According to Abbie Hoffman, along with the numerous rejections he received from US publishing houses after sending out his original manuscript was a comment from an editor who wrote that he wouldn’t even let his own child read it!- such was the shock with it was initially received; his now famous Steal this book, latterly published in 1971, is a hippy survival manual which gives practical advice ranging from free food and housing through guerrilla broadcasting, demonstrations and the law, via ‘joint’ rolling techniques (probably a dated term now?), how to shop-lift and virtually everything else to destroy the capitalist system and bring forth a free society.
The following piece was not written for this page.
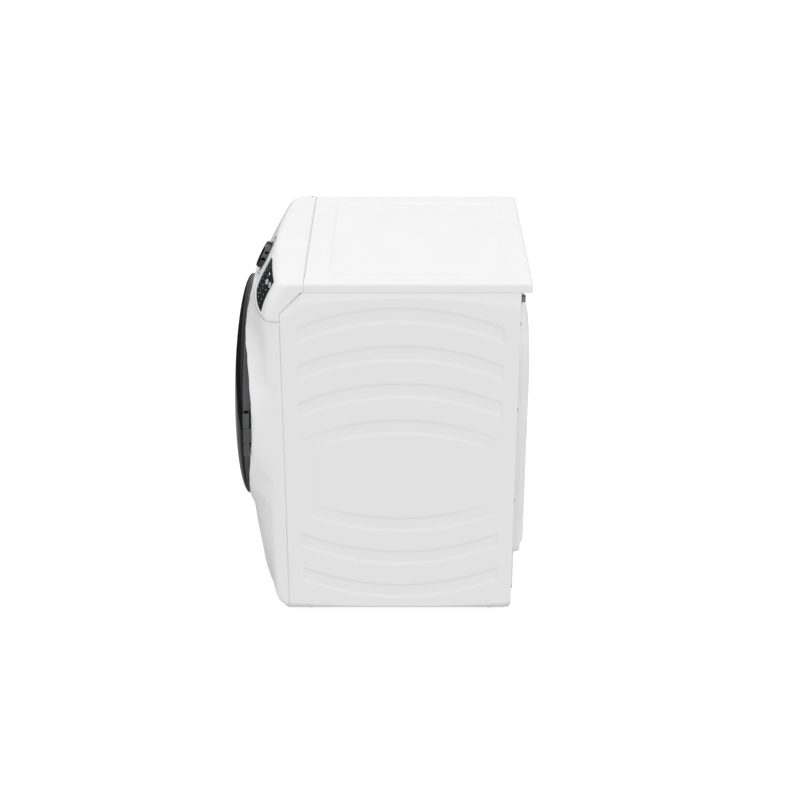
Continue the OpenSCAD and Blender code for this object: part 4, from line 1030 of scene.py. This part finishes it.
def door_ring():
    """The door's trim, its frame with room for the hinge and the finger pull, and its lens."""
    inner = GLASS_R + 0.5
    outer = [(r, dome(r)) for r in spread(inner + 0.8, DOOR_R - 6, 10)]
    edge = [(DOOR_R - 4, dome(DOOR_R - 4)), (DOOR_R - 2, dome(DOOR_R - 2)),
            (DOOR_R - 0.8, dome(DOOR_R - 0.8) - 0.2), (DOOR_R - 0.1, 0.6)]
    front = [(inner, dome(inner) - 4), (inner, dome(inner) - 0.9), (inner + 0.25, dome(inner) - 0.25)]
    make("door_trim", revolve(front + outer + edge + [(DOOR_R - 0.6, 0.0), (DOOR_R - 6, -1)], door_point,
                              256), "door", "door_dark_glass", sharp=40)
    wall = [(inner, dome(inner) - 4), (300, -1.0), (DOOR_R - 0.7, -0.6), (DOOR_R - 0.3, -1.2),
            (DOOR_R - 0.2, -2), (DOOR_R - 0.5, -5), (DOOR_R - 2.6, -16), (DOOR_R - 3.4, -19.8),
            (DOOR_R - 4.2, -21.3), (DOOR_R - 6, RING_BACK), (215, RING_BACK), (212, RING_BACK + 1),
            (212, RING_BACK + 4), (296, RING_BACK + 4), (300, -5), (inner, dome(inner) - 6),
            (inner, dome(inner) - 4)]
    ring = make("door_frame", revolve(wall, door_point, 256), "door", "door_dark_ring", ["door_ring"],
                sharp=35)
    cut(ring, make_cutter(span_box((DOOR_R - 16, -61, RING_BACK - 1), (DOOR_R + 14, 61, -3), door_point)),
        make_cutter(span_box((-DOOR_R - 4, -62, RING_BACK - 1), (-DOOR_R + 20, 62, -9), door_point)))
    smooth(ring.data, 35)
    lens = [(r, dome(r)) for r in spread(0, GLASS_R - 0.8, 36)]
    rim = [(GLASS_R - 0.2, dome(GLASS_R) - 0.3), (GLASS_R, dome(GLASS_R) - 1.2), (GLASS_R, dome(GLASS_R) - 4)]
    back = [(r, dome(r) - 4) for r in spread(GLASS_R - 4, 0, 24)]
    make("door_lens", revolve(lens + rim + back, door_point, 256), "door", "door_dark_glass",
         ["door_glass"], sharp=40)


# Hinge axis in door axes, the barrels' radius and the foot of the fixed post
HINGE_X, HINGE_Z = 320.0, -10.0
BARREL_R = 8.4
POST_FOOT = -32.0


def barrel(y0, y1):
    """Turned hinge barrel along the hinge axis, with eased ends."""
    r = BARREL_R
    ends = [(0, y0), (r - 0.9, y0), (r - 0.2, y0 + 0.3), (r, y0 + 1), (r, y1 - 1), (r - 0.2, y1 - 0.3),
            (r - 0.9, y1), (0, y1)]
    return revolve(ends, lambda u, v, w: door_point(HINGE_X + u, w, HINGE_Z + v), 32)


def hinge():
    """Dark hinge: the door's two barrels on their leaf, the fixed barrel on its post."""
    arms = [barrel(22, 60), barrel(-60, -22)]
    for lo, hi in ((22.5, 58), (-58, -22.5)):
        arms.append(span_box((HINGE_X - 40, lo, -18), (HINGE_X - 4, hi, -14), door_point))
    arms.append(span_box((HINGE_X - 62, -58, -18), (HINGE_X - 36, 58, -14), door_point))
    make("hinge_leaf", join(*arms), "door", "door_dark_ring", ["hinge_arm"], sharp=40)
    post = [barrel(-21.4, 21.4)]
    post.append(span_box((HINGE_X - 3, -20, POST_FOOT), (HINGE_X + 3, 20, HINGE_Z), door_point))
    post.append(span_box((HINGE_X - 6, -28, POST_FOOT), (HINGE_X + 6, 28, POST_FOOT + 3), door_point))
    make("hinge_post", join(*post), "cabinet", "door_dark_ring", ["hinge_bracket"], sharp=40)


def hinge_cover():
    """Thin cover plates let into the door's side wall, above and below the hinge."""
    parts = []
    for a0, a1 in ((68, 105), (-105, -68)):
        angles = spread(math.asin(a0 / DOOR_R), math.asin(a1 / DOOR_R), 12)
        section = [(DOOR_R - 3.0, -20.5), (DOOR_R - 2.6, -21.0), (DOOR_R - 1.6, -20.4),
                   (DOOR_R - 0.1, -6), (DOOR_R + 0.3, -4.2), (DOOR_R + 0.1, -3.4), (DOOR_R - 1.2, -3.2)]
        loops = [[door_point(r * math.cos(a), r * math.sin(a), z) for r, z in section] for a in angles]
        parts.append(loft(loops, cap_first=True, cap_last=True))
    make("hinge_cover", join(*parts), "door", "door_dark_ring", sharp=40)


# ---------- Drum interior ----------


def drum_beads():
    """Four rolled beads inside the drum."""
    lo, hi = box_mm("drum_shell")
    cz = (lo.z + hi.z) / 2
    r = (hi.x - lo.x) / 2

    def place(y):
        return lambda u, v, w: (u, y + w, cz + v)

    rings = []
    for y in (lo.y + 60, lo.y + 130, hi.y - 130, hi.y - 60):
        profile = [(r - 1.2, -5), (r - 2.6, -3.4), (r - 3.6, -1.2), (r - 3.6, 1.2), (r - 2.6, 3.4),
                   (r - 1.2, 5)]
        rings.append(revolve(profile, place(y), 144))
    make("drum_beads", join(*rings), "drum", "drum_steel", sharp=60)


# ---------- Studio ----------


def floor():
    half = 20.0
    mesh = bpy.data.meshes.new("floor")
    mesh.from_pydata([(-half, -half, 0), (half, -half, 0), (half, half, 0), (-half, half, 0)], [],
                     [(0, 1, 2, 3)])
    obj = bpy.data.objects.new("floor", mesh)
    scene.collection.objects.link(obj)
    m, tree, shader = nodes_of("pale_floor")
    place = coordinates(tree)
    tree.links.new(tinted(tree, noise(tree, place, 3.0), (0.20, 0.20, 0.20), 0.01),
                   shader.inputs["Base Color"])
    tree.links.new(ranged(tree, noise(tree, place, 8.0), 0.85, 0.95), shader.inputs["Roughness"])
    shader.inputs["Specular IOR Level"].default_value = 0.0
    shader.inputs["Emission Color"].default_value = (1, 1, 1, 1)
    shader.inputs["Emission Strength"].default_value = 0.92
    mesh.materials.append(m)
    obj.visible_glossy = obj.visible_diffuse = False


def stops(tree, height, levels):
    """Brightness of the surroundings by height of the ray, -1 to 1."""
    ramp = tree.nodes.new("ShaderNodeValToRGB")
    shape = ramp.color_ramp
    for k, (z, level) in enumerate(levels):
        e = shape.elements[k] if k < 2 else shape.elements.new(1.0)
        e.position = z / 2 + 0.5
        e.color = (level, level, level, 1)
    tree.links.new(height, ramp.inputs["Fac"])
    return ramp.outputs["Color"]


def studio():
    """Soft white surroundings that dim downwards. Reflections see dark cards among the lights."""
    world = bpy.data.worlds.new("studio")
    scene.world = world
    world.use_nodes = True
    tree = world.node_tree
    link = tree.links.new
    where = tree.nodes.new("ShaderNodeTexCoord")
    split = tree.nodes.new("ShaderNodeSeparateXYZ")
    link(where.outputs["Generated"], split.inputs["Vector"])
    lift = tree.nodes.new("ShaderNodeMath")
    lift.operation = "MULTIPLY_ADD"
    lift.inputs[1].default_value = 0.5
    lift.inputs[2].default_value = 0.5
    link(split.outputs["Z"], lift.inputs[0])
    side = tree.nodes.new("ShaderNodeMapRange")
    side.inputs["From Min"].default_value = -0.14
    side.inputs["From Max"].default_value = -0.12
    link(split.outputs["Y"], side.inputs["Value"])
    height = lift.outputs[0]
    ahead = stops(tree, height, [(-0.95, 0.03), (-0.60, 0.05), (-0.412, 0.07), (-0.402, 0.002),
                                 (-0.05, 0.002), (0.05, 0.10), (1.0, 0.18)])
    behind = stops(tree, height, [(-0.90, 0.006), (-0.85, 0.08), (-0.412, 0.08), (-0.404, 0.002),
                                  (-0.380, 0.002), (-0.374, 0.09), (0.46, 0.12), (0.49, 0.002),
                                  (0.73, 0.002), (0.75, 0.10), (1.0, 0.14)])
    cards = tree.nodes.new("ShaderNodeMix")
    cards.data_type = "RGBA"
    link(side.outputs[0], cards.inputs[0])
    link(ahead, cards.inputs[6])
    link(behind, cards.inputs[7])
    soft = stops(tree, height, [(-1.0, SKY_LOW), (1.0, 1.0)])
    path = tree.nodes.new("ShaderNodeLightPath")
    shade = None
    for colour, strength, ray in ((soft, SKY_HIGH, None), (cards.outputs[2], 5.0, "Is Glossy Ray"),
                                  (None, 1.0, "Is Camera Ray")):
        glow = tree.nodes.new("ShaderNodeBackground")
        glow.inputs["Strength"].default_value = strength
        if colour:
            link(colour, glow.inputs["Color"])
        else:
            glow.inputs["Color"].default_value = (1, 1, 1, 1)
        if not ray:
            shade = glow.outputs[0]
            continue
        pick = tree.nodes.new("ShaderNodeMixShader")
        link(path.outputs[ray], pick.inputs[0])
        link(shade, pick.inputs[1])
        link(glow.outputs[0], pick.inputs[2])
        shade = pick.outputs[0]
    link(shade, tree.nodes["World Output"].inputs["Surface"])


# Camera: its elevation, its distance in metres, its lens and sensor, and its aim over half height
ELEVATION = math.radians(25.911)
DISTANCE = 4.3519
LENS = 69.48
SENSOR = 36
AIM_OVER = 0.003


def camera():
    """At the right-hand side of the machine, looking down on it."""
    target = Vector((0, SIDE_MID * MM, TOP_Z * MM / 2 + AIM_OVER))
    back = Vector((math.cos(ELEVATION), 0, math.sin(ELEVATION)))
    data = bpy.data.cameras.new("camera")
    data.lens = LENS
    data.sensor_width = SENSOR
    cam = bpy.data.objects.new("camera", data)
    cam.location = target + back * DISTANCE
    cam.rotation_euler = (-back).to_track_quat("-Z", "Y").to_euler()
    scene.collection.objects.link(cam)
    scene.camera = cam


# ---------- Everything ----------

camera()
studio()
floor()
for node, obj in nodes.items():
    for holder in obj.material_slots:
        if holder.material and holder.material.name in FINISHES:
            holder.material = finish(holder.material.name)
nodes["cord_gland"].material_slots[0].material = surface("gland_gray", (0.24, 0.24, 0.245), 0.5)
for sign in (-1, 1):
    side_panel(sign)
top_panel()
front_panel()
console()
display()
legends()
knob()
button("start_button", 232, 34, glowing("start_glow", (0.30, 0.31, 0.33), 0.25))
button("power_button", 282, 22, glowing("power_glow", (0.01, 0.06, 0.14), 0.35))
rear_cover()
duct_plate()
door_ring()
hinge_cover()
hinge()
drum_beads()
It became so popular in the 70s that Hoffman was quoted as saying "It's embarrassing when you try to overthrow the government and you wind up on the Best Seller's List."

 

Abbie Hoffman is one of names that appears many times in this collection of Gavin Wade’s writings, ‘upcycle this book: 26 texts by Gavin Wade & friends’; others include R. Buckminster Fuller and El Lissitzky. Wade’s title is of course a direct reference to Hoffman’s and he shares many of those Hippie ideals, albeit his are slightly milder, and very much focused on the art world within which he works. Wade is an artist/curator and Director of Eastside Projects in Birmingham, the gallery and project space he established in 2008. Like Bucky Fuller and El Lissitzky, Gavin Wade is something of what is commonly termed a polymath, and with Abbie Hoffman, all four can be included in the ‘group’ agents of change.

 

upcycle this book collects texts from the mid-2000s and most elaborate on Wade’s conceptual structure for Eastside Projects. One of his founding principles was to up-end the now accepted gallery format, the ‘white-cube’, not the Jay Jopling owned London and Hong Kong gallery, rather the now traditionally held notion of the ‘impassive’ white gallery space, a ‘neutral’ volume within which art is displayed. Drawing on El Lissitzky’s Abstract Cabinet (1926-28) Eastside Projects has taken a much more inclusive approach to what is the ‘output’ of a ‘gallery’. Eastside Projects’ exhibitions involve the collaboration of all the staff, and Wade sees the functioning of the ‘art’ as very much a part of Eastside Projects, and more, that the way Eastside functions informs the art, and that this output in turn informs, the immediate environment.

 

upcycle is comprised of interviews with Gavin Wade, notably by Paul O’Neill, but also with James Langdon and Abake, it also includes some witty Q&As with those who have inspired him, conjured up in Wade’s imagination, and these fictions appear dotted throughout the texts. There are poetic demands to the government and Birmingham City Council asking for more investment along with a vision as to how art and culture can improve society and numerous haiku-like texts and rengas – termed 'Twenga' after appearing across twitter. The book is lovingly illustrated, though I know this is the ‘wrong’ term, with Wade’s drawings, ‘A – Z-Type Display Units’ a kind of multifunctioning drawing of display/structure/letters reminiscent of stages platforms, or even, gallows.